After all, the Gospel Lounge stems from a very simple belief: "I've always thought that God should not be taken out of bars," he says. "I really don't think that God cares what's in your hand. I think he cares what's in your heart."
Butler shares the same belief, whether it's at his church, New Song Christian Fellowship in Gladstone, or on a dance floor. "I was playing at a club one night and I stepped off the stage, and this lady said, 'You're that honky-tonk preacher.' And she began crying. She said, 'My daughter's 15, and I haven't seen her for five or six months. Would you pray for my kid?' And I said, 'Can we pray right now?' She said, 'Absolutely.'" Music, prayer and beer: solace at Knuckleheads.
"A bulk of our people come from the music community and the service community: bikers, waitresses, folks like that," Butler says "I've had a heart for people who are in a party atmosphere because I've met so many people over the years who didn't have a problem with God. They had a problem with organized religion." Butler, who used to make a living as a musician, is a recovering drug and alcohol addict.
"Nothing scares me," he says. "I started looking at the life of Jesus. He didn't hang around the synagogue and say, Y'all come. He showed up at the party. And he loved people where they were."
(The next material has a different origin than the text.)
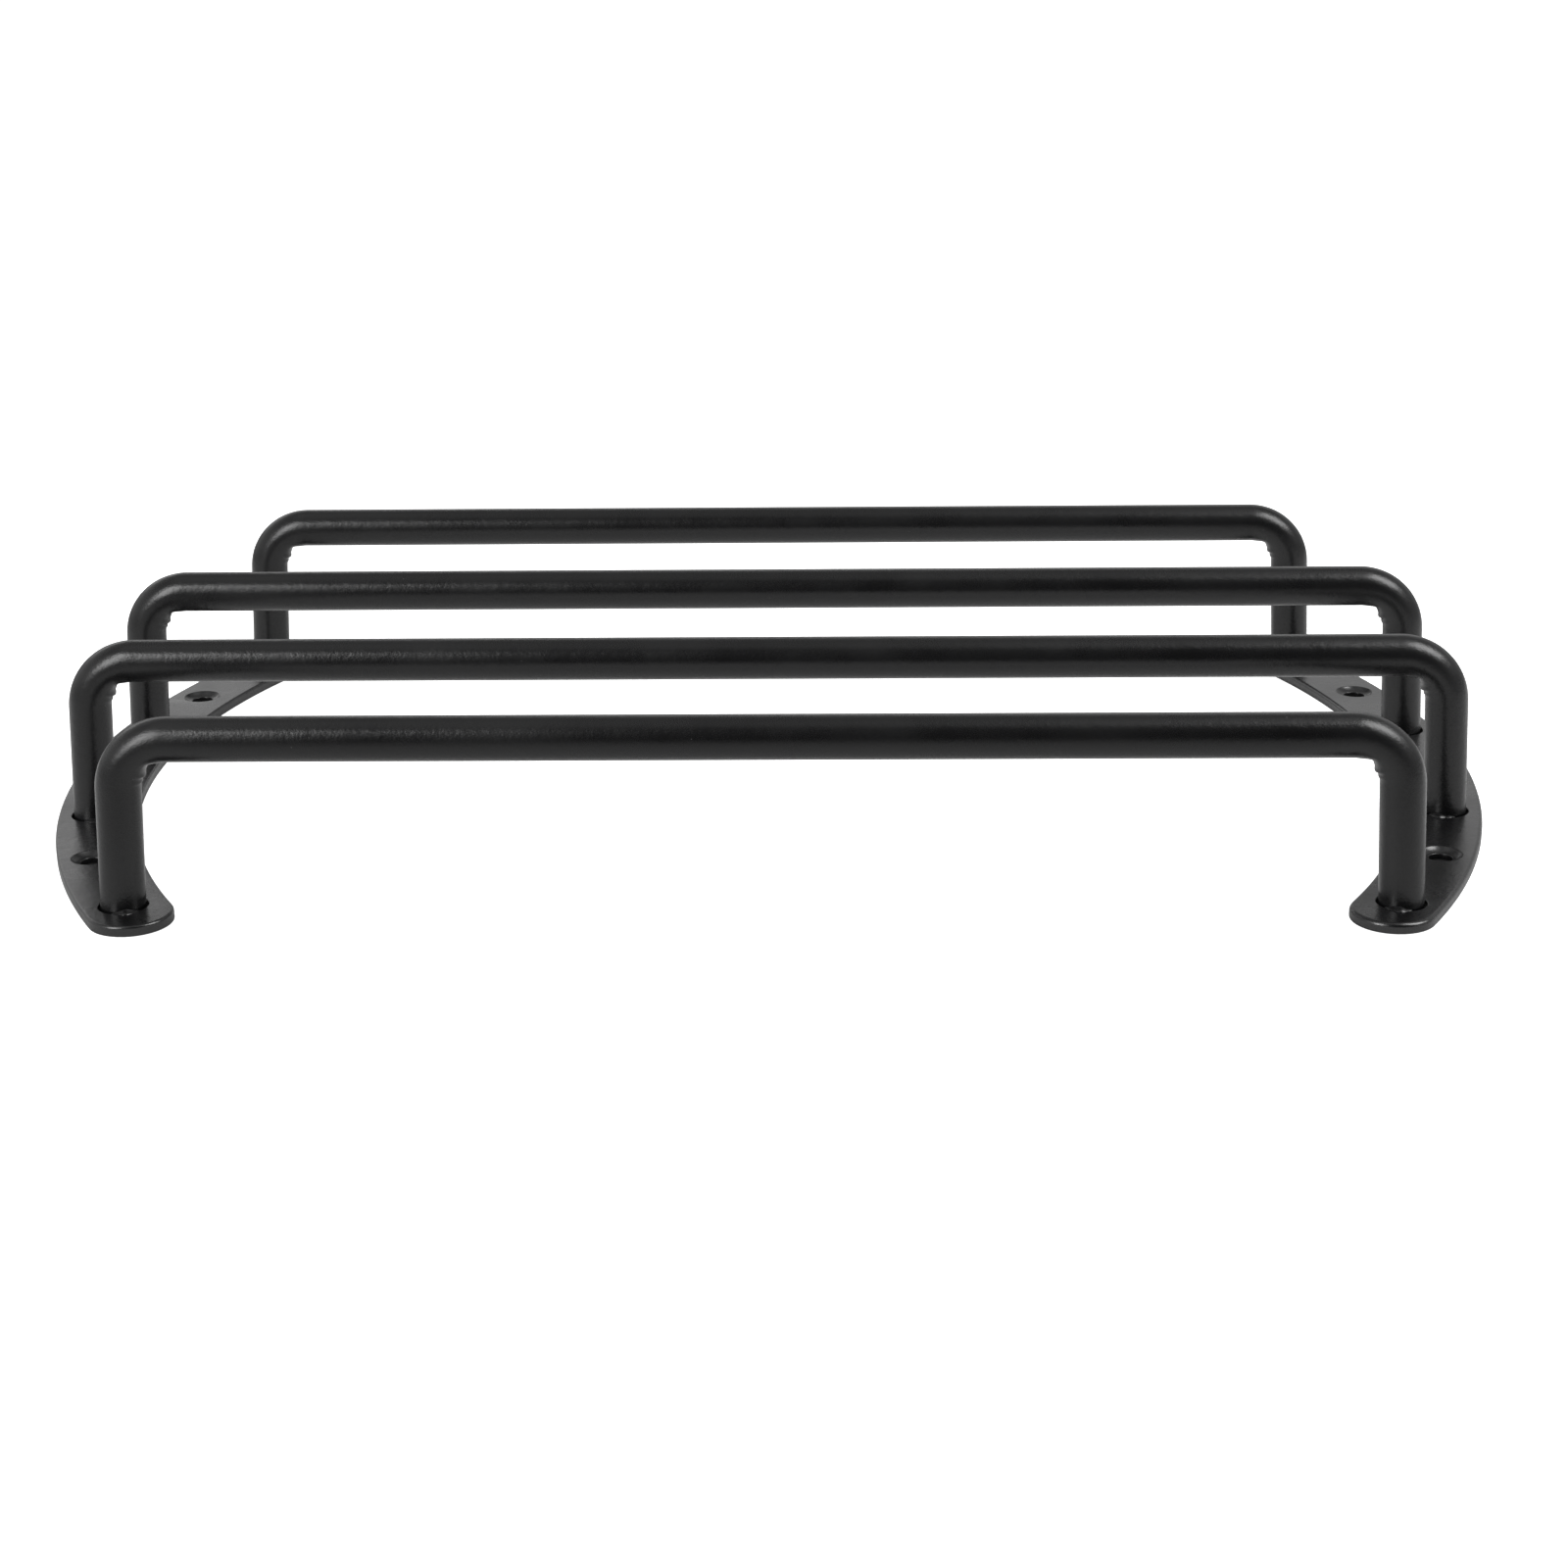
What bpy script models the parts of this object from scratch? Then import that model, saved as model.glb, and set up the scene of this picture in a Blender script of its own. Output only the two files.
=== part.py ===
"""Fixed tubular luggage rack.

Four U-shaped hoops of bent steel tube stand side by side. Their legs pass through two curved
flat plates and are welded in from below. The plates screw down to a flat carrier through
four holes in dished seats. The frame is X across, Y from front to rear and Z up, in metres. The
origin is on the mounting plane, in the middle of the rack.
"""
import math

import bmesh
import bpy

# Tube and hoops
TUBE_RADIUS = 0.0061                # 12 mm tube under 0.1 mm of coat
TUBE_WALL = 0.0015
BEND_RADIUS = 0.014                 # centre line of the bends
BAR_HEIGHT = 0.050                  # centre line of the bars above the mounting plane
LEG_SPLAY = math.radians(2.8)       # the legs lean outward, going down
HOOPS = {                           # name: (place along Y, half span between the leg axes at the bar)
    "front_hoop": (-0.1134, 0.1692),
    "front_middle_hoop": (-0.0416, 0.1953),
    "rear_middle_hoop": (0.0334, 0.1969),
    "rear_hoop": (0.1152, 0.1740),
}

# Plates: a strip along an arc, with round ends
PLATE_THICKNESS = 0.003
PLATE_ARC_RADIUS = 0.243
PLATE_ARC_CENTRE = (-0.042, 0.0039)
PLATE_INNER_WIDTH = 0.0113          # from the arc to the inner edge
PLATE_OUTER_WIDTH = 0.0117          # from the arc to the outer edge, over the front half
PLATE_REAR_OUTER_WIDTH = 0.0106     # the same near the rear end
TAPER_START = 0.5                   # where along the plate it narrows, from 0 at the front to 1
TAPER_END = 0.85
PLATE_FRONT_OVERHANG = 0.005        # arc length from the front leg axis to the round end's centre
PLATE_REAR_OVERHANG = 0.0033
PLATE_EDGE_ROUND = 0.0007
LEG_HOLE_RADIUS = 0.00675
WELD_CHAMFER = 0.001

# M6 screw holes in dished seats: the right plate's places (x, y)
SCREW_PLACES = ((0.1893, -0.0774), (0.1914, 0.0729))
SCREW_RADIUS = 0.0033
SEAT_RADIUS = 0.0059
SEAT_DEPTH = 0.0013
SEAT_STEPS = 3

# Clearance between parts that would touch, and how finely round shapes are faceted
GAP = 0.0003
CUT_MARGIN = 0.001
BEND_STEPS = 8
TUBE_BEVEL_RESOLUTION = 8           # 20 sides
TURN_STEPS = 24
EDGE_STEPS = 20
END_STEPS = 10
MERGE_DISTANCE = 0.00001

LEG_END_HEIGHT = PLATE_THICKNESS / 2
COATED_STEEL = (0.018, 0.018, 0.019, 1.0)


def clear_scene():
    for item in list(bpy.data.objects):
        bpy.data.objects.remove(item, do_unlink=True)


def new_collection(name):
    collection = bpy.data.collections.new(name)
    bpy.context.scene.collection.children.link(collection)
    return collection


def coated_steel(name, roughness):
    material = bpy.data.materials.new(name)
    material.use_nodes = True
    shader = material.node_tree.nodes["Principled BSDF"]
    shader.inputs["Base Color"].default_value = COATED_STEEL
    shader.inputs["Roughness"].default_value = roughness
    shader.inputs["Metallic"].default_value = 0.0
    return material


def leg_x(half_span, height):
    """Distance of a leg's axis from the middle of the rack at a height."""
    return half_span + (BAR_HEIGHT - height) * math.tan(LEG_SPLAY)


def hoop_centre_line(half_span):
    """The points (x, z) of one hoop, from the left leg's lower end to the right leg's."""
    turn = math.pi / 2 - LEG_SPLAY
    tangent = BEND_RADIUS * math.tan(turn / 2)
    bend_x = half_span - tangent
    bend_z = BAR_HEIGHT - BEND_RADIUS
    right_bend = []
    for step in range(BEND_STEPS + 1):
        angle = math.pi / 2 - turn * step / BEND_STEPS
        x = bend_x + BEND_RADIUS * math.cos(angle)
        z = bend_z + BEND_RADIUS * math.sin(angle)
        right_bend.append((x, z))
    right = right_bend + [(leg_x(half_span, LEG_END_HEIGHT), LEG_END_HEIGHT)]
    left = [(-x, z) for x, z in reversed(right)]
    return left + right


def make_hoop(name, y, half_span, material, collection):
    points = hoop_centre_line(half_span)
    curve = bpy.data.curves.new(name, "CURVE")
    curve.dimensions = "3D"
    curve.bevel_depth = TUBE_RADIUS
    curve.bevel_resolution = TUBE_BEVEL_RESOLUTION
    curve.use_fill_caps = False
    spline = curve.splines.new("POLY")
    spline.points.add(len(points) - 1)
    for point, (x, z) in zip(spline.points, points):
        point.co = (x, 0.0, z, 1.0)
    curve.materials.append(material)
    guide = bpy.data.objects.new(name + "_path", curve)
    collection.objects.link(guide)
    hoop = mesh_from_curve(guide, name, collection)
    hoop.location.y = y
    wall = hoop.modifiers.new("Wall", "SOLIDIFY")
    wall.thickness = TUBE_WALL
    wall.offset = -1.0
    wall.use_even_offset = True
    return hoop


def mesh_from_curve(guide, name, collection):
    """Replaces a curve object by a mesh object with its caps welded on."""
    bpy.context.view_layer.update()
    evaluated = guide.evaluated_get(bpy.context.evaluated_depsgraph_get())
    mesh = bpy.data.meshes.new_from_object(evaluated)
    mesh.name = name
    shape = bmesh.new()
    shape.from_mesh(mesh)
    bmesh.ops.remove_doubles(shape, verts=shape.verts, dist=MERGE_DISTANCE)
    bmesh.ops.recalc_face_normals(shape, faces=shape.faces)
    shape.to_mesh(mesh)
    shape.free()
    mesh.shade_smooth()
    mesh.set_sharp_from_angle(angle=math.radians(30))
    piece = bpy.data.objects.new(name, mesh)
    piece.matrix_world = guide.matrix_world
    collection.objects.link(piece)
    bpy.data.objects.remove(guide, do_unlink=True)
    return piece


def arc_point(angle, radius):
    return (
        PLATE_ARC_CENTRE[0] + radius * math.cos(angle),
        PLATE_ARC_CENTRE[1] + radius * math.sin(angle),
    )


def outer_width(fraction):
    """From the arc to the outer edge: constant over the front half, then easing in toward the rear."""
    reach = min(1.0, max(0.0, (fraction - TAPER_START) / (TAPER_END - TAPER_START)))
    taper = reach * reach * (3 - 2 * reach)
    return PLATE_OUTER_WIDTH + (PLATE_REAR_OUTER_WIDTH - PLATE_OUTER_WIDTH) * taper


def round_end(angle, outer, direction):
    """A half circle that closes the strip, from its outer to its inner edge or back."""
    centre = arc_point(angle, PLATE_ARC_RADIUS + (outer - PLATE_INNER_WIDTH) / 2)
    half_width = (outer + PLATE_INNER_WIDTH) / 2
    points = []
    for step in range(1, END_STEPS):
        turn = angle + direction * math.pi * step / END_STEPS
        points.append((centre[0] + half_width * math.cos(turn), centre[1] + half_width * math.sin(turn)))
    return points


def plate_outline():
    """The right plate's outline (x, y), anticlockwise, from the front end of its outer edge."""
    front_y = HOOPS["front_hoop"][0] - PLATE_ARC_CENTRE[1]
    rear_y = HOOPS["rear_hoop"][0] - PLATE_ARC_CENTRE[1]
    start = math.asin(front_y / PLATE_ARC_RADIUS) - PLATE_FRONT_OVERHANG / PLATE_ARC_RADIUS
    end = math.asin(rear_y / PLATE_ARC_RADIUS) + PLATE_REAR_OVERHANG / PLATE_ARC_RADIUS
    outer = []
    inner = []
    for step in range(EDGE_STEPS + 1):
        fraction = step / EDGE_STEPS
        angle = start + (end - start) * fraction
        outer.append(arc_point(angle, PLATE_ARC_RADIUS + outer_width(fraction)))
        inner.append(arc_point(angle, PLATE_ARC_RADIUS - PLATE_INNER_WIDTH))
    rear = round_end(end, outer_width(1.0), 1)
    front = list(reversed(round_end(start, outer_width(0.0), -1)))
    return outer + rear + list(reversed(inner)) + front


def make_plate(name, side, material, collection, cutters):
    outline = plate_outline()
    curve = bpy.data.curves.new(name, "CURVE")
    curve.dimensions = "2D"
    curve.fill_mode = "BOTH"
    curve.extrude = PLATE_THICKNESS / 2
    spline = curve.splines.new("POLY")
    spline.points.add(len(outline) - 1)
    for point, (x, y) in zip(spline.points, outline):
        point.co = (side * x, y, 0.0, 1.0)
    spline.use_cyclic_u = True
    curve.materials.append(material)
    guide = bpy.data.objects.new(name + "_outline", curve)
    guide.location.z = PLATE_THICKNESS / 2
    collection.objects.link(guide)
    plate = mesh_from_curve(guide, name, collection)
    rounding = plate.modifiers.new("Edges", "BEVEL")
    rounding.width = PLATE_EDGE_ROUND
    rounding.segments = 2
    rounding.limit_method = "ANGLE"
    rounding.angle_limit = math.radians(60)
    for cutter in cutters:
        cut = plate.modifiers.new(cutter.name, "BOOLEAN")
        cut.operation = "DIFFERENCE"
        cut.solver = "EXACT"
        cut.object = cutter
    return plate


def turned(name, profile, place, collection):
    """A solid of revolution about Z; the profile (radius, z) runs down its outer side."""
    mesh = bpy.data.meshes.new(name)
    verts = [(radius, 0.0, z) for radius, z in profile]
    closed = profile[0][0] > 0
    edges = [(i, i + 1) for i in range(len(verts) - 1)]
    if closed:
        edges.append((len(verts) - 1, 0))
    mesh.from_pydata(verts, edges, [])
    piece = bpy.data.objects.new(name, mesh)
    piece.location = place
    collection.objects.link(piece)
    screw = piece.modifiers.new("Turn", "SCREW")
    screw.axis = "Z"
    screw.steps = TURN_STEPS
    screw.render_steps = TURN_STEPS
    screw.use_merge_vertices = True
    screw.merge_threshold = MERGE_DISTANCE
    screw.use_smooth_shade = True
    return piece


def make_cutter(name, profile, place, collection):
    cutter = turned(name, profile, place, collection)
    cutter.hide_render = True
    cutter.display_type = "WIRE"
    return cutter


def leg_hole_profile():
    top = PLATE_THICKNESS + CUT_MARGIN
    low_radius = LEG_HOLE_RADIUS + WELD_CHAMFER + CUT_MARGIN
    return [
        (0.0, top),
        (LEG_HOLE_RADIUS, top),
        (LEG_HOLE_RADIUS, WELD_CHAMFER),
        (low_radius, -CUT_MARGIN),
        (0.0, -CUT_MARGIN),
    ]


def screw_hole_profile():
    """A straight hole in a dish, whose side steepens from level at the hole to 45 degrees at the rim."""
    profile = [(0.0, PLATE_THICKNESS + CUT_MARGIN), (SEAT_RADIUS + CUT_MARGIN, PLATE_THICKNESS + CUT_MARGIN)]
    for step in range(SEAT_STEPS, -1, -1):
        reach = step / SEAT_STEPS
        radius = SCREW_RADIUS + (SEAT_RADIUS - SCREW_RADIUS) * reach
        profile.append((radius, PLATE_THICKNESS - SEAT_DEPTH * (1 - reach**2)))
    return profile + [(SCREW_RADIUS, -CUT_MARGIN), (0.0, -CUT_MARGIN)]


def weld_bead_profile():
    """A ring under the tube's end, inside the chamfer and just above the mounting plane."""
    top = LEG_END_HEIGHT - TUBE_RADIUS * math.sin(LEG_SPLAY) - GAP
    inner = TUBE_RADIUS - TUBE_WALL
    crown = GAP / 2
    outer_top = LEG_HOLE_RADIUS + WELD_CHAMFER - top - 1.5 * GAP
    outer_low = LEG_HOLE_RADIUS + WELD_CHAMFER - crown - 1.5 * GAP
    return [
        (inner, top),
        (outer_top, top),
        (outer_low, crown),
        (inner, crown),
    ]


def leg_places(side):
    """Name and place of each leg of one side, where its axis crosses the plate's middle."""
    places = {}
    for name, (y, half_span) in HOOPS.items():
        places[name] = (side * leg_x(half_span, PLATE_THICKNESS / 2), y, 0.0)
    return places


def make_plate_cutters(side_name, side, collection):
    cutters = []
    for name, place in leg_places(side).items():
        cutters.append(make_cutter(f"{side_name}_{name}_hole", leg_hole_profile(), place, collection))
    for index, (x, y) in enumerate(SCREW_PLACES, 1):
        place = (side * x, y, 0.0)
        name = f"{side_name}_screw_hole_{index}"
        cutters.append(make_cutter(name, screw_hole_profile(), place, collection))
    return cutters


def make_welds(side_name, side, material, collection):
    for name, place in leg_places(side).items():
        bead = turned(f"{side_name}_{name}_weld", weld_bead_profile(), place, collection)
        bead.data.materials.append(material)


def build():
    clear_scene()
    parts = new_collection("luggage_rack")
    cutters = new_collection("cutters")
    tube_coat = coated_steel("coated_tube", 0.42)
    plate_coat = coated_steel("coated_plate", 0.45)
    weld_coat = coated_steel("coated_weld", 0.55)
    for name, (y, half_span) in HOOPS.items():
        make_hoop(name, y, half_span, tube_coat, parts)
    for side_name, side in (("left", -1), ("right", 1)):
        holes = make_plate_cutters(side_name, side, cutters)
        make_plate(f"{side_name}_plate", side, plate_coat, parts, holes)
        make_welds(side_name, side, weld_coat, parts)


build()
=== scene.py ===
import math
import random

import bmesh
import bpy
from mathutils import Matrix, Vector


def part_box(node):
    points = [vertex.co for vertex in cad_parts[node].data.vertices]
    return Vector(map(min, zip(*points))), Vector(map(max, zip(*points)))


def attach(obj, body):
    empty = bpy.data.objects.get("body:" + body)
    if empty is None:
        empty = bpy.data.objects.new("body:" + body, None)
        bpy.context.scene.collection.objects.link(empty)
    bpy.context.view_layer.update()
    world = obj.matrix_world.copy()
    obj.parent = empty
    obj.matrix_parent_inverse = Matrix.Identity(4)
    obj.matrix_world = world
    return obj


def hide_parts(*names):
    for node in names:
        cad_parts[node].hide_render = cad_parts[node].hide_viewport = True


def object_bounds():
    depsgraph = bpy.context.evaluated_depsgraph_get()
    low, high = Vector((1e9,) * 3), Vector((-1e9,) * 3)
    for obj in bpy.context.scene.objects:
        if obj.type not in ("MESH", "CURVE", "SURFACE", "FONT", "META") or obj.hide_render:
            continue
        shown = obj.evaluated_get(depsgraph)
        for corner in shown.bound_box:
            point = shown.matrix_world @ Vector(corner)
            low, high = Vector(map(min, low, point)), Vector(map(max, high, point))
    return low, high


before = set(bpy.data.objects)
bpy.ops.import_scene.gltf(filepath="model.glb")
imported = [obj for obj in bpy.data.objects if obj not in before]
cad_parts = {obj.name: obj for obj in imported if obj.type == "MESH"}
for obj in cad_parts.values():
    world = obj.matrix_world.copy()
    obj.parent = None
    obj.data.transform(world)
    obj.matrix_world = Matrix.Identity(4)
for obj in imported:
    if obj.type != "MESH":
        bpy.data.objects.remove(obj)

# Everything is in metres, in the rack's own frame: X across, Y to the rear, Z up.
CAD_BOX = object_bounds()
SIDES = {"left": -1, "right": 1}

# The camera looks down on the rack from the front, a little right of its middle.
CAMERA_PLACE = (0.0240, -0.7979, 0.2780)
CAMERA_YAW = math.radians(-1.415)
CAMERA_PITCH = math.radians(19.40)
CAMERA_ROLL = math.radians(0.67)
CAMERA_LENS = 63.1
CAMERA_SENSOR = 36.0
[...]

A metal ichthus is nailed next to Knuckleheads' door, but the Jesus fish is the only religious icon in the venue, apart from the neon cross that glows in the front window of the Gospel Lounge. "I don't say nothing about my beliefs or my religion unless somebody asks me," Hicks says.
But that doesn't mean that Hicks is shy about the Gospel Lounge. "The Gospel Lounge is as much a dream of mine as Knuckleheads was," he says. "It's something that's deep down in my heart that I want to see happen."
Hicks opened his e-mail one winter day in 2008 to find a message notifying him that he'd been nominated for a KBA. "First of all, I was like, What the hell's the KBA?" Hicks says. KBA stands for Keeping the Blues Alive. The KBA is an award given to one venue each year by the International Blues Foundation. At a ceremony in Memphis later that winter, Knuckleheads won the KBA for Blues Club.
Recognition was never Hicks' intention. "I wasn't doing this to win an award," Hicks says. "I was doing this because it was my lifetime dream to own a place like this and bring in talent that I love, and see how many other people love the same thing I did."